Aside from that, Mrs Napoe said, sub-Sahara African countries needed to review their educational curricula to suit their cultures and values, adding that the sub-Saharan region needed qualified teachers for the delivery of quality education.

“We need to review our curricula to make it appropriate for our lives,” she said in Accra on Friday at a colloquium on quality education organised by the National Association of Graduate Teachers (NAGRAT).  

It was on the theme: “The Sound of Silence. The Exclusion of Quality Education in the Millennium Development Goals (MDGs).

The Education International is a global federation of teachers’ trade unions.

Unqualified teachers

Mrs Napoe said, for instance, while 70 per cent of teachers in Niger were non-qualified, only 14 per cent of teachers in Togo were qualified, adding that the sub-Saharan region needed qualified teachers for the delivery of quality education.

She said every child needed to access quality education since it was their fundamental human right, and that governments should also provide finances to guarantee free and quality education to children.

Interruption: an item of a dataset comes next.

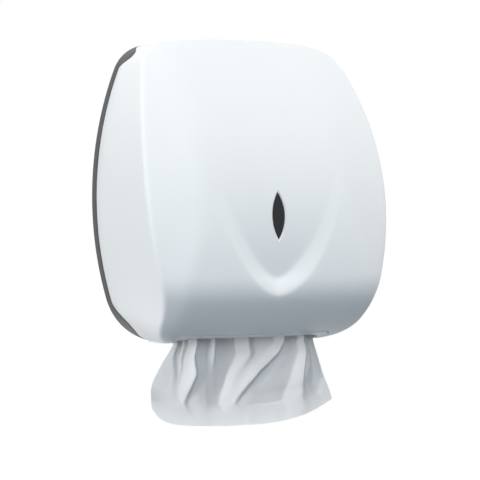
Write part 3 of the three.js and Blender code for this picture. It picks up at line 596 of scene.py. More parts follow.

She said at least six per cent of GDP and 20 per cent of national budget should be pumped into the education sectors of countries to produce the requisite human resources for development.

Build capacity

Mrs Napoe charged teacher unions to build the capacity of their members and create a synergy with parents, students, government and civil society.

“If we do not have a synergy we cannot mobilise for quality education,” she said.

The Director of the Inspectorate Board of the Ministry of Education, Dr Augustine Tawiah, called on the government to fast track the decentralisation of the education sector for efficiency.

“We need to work on the decentralisation as quickly as possible,” he said.

The Minister of Education, Prof. Jane Naana Opoku-Agyemang, reminded teachers of the need to work hard to provide quality teaching.

Regular attendance

She called for the regular attendance of teachers in the classrooms and deplored absenteeism on the part of some teachers.

A columnist of the Daily Graphic, Mr Anis Haffar, deplored the emotional abuse of children, adding that such a practice negatively affected them.

He said once children were confident, there was nothing they could not do.

A former acting Director General of the Ghana Education Service (GES), Mr Michael Nsowah, underscored the need for the government to use its little resources efficiently in the provision of education facilities.

Essential elements

Welcoming the participants, the President of NAGRAT, Mr Christian Addai-Poku, said quality teachers, quality tools and quality environment were essential elements of quality education for a successful global future.

“Support for each of these pillars will help ensure that quality education remains the basis for a sustainable, peaceful and prosperous future,” he said.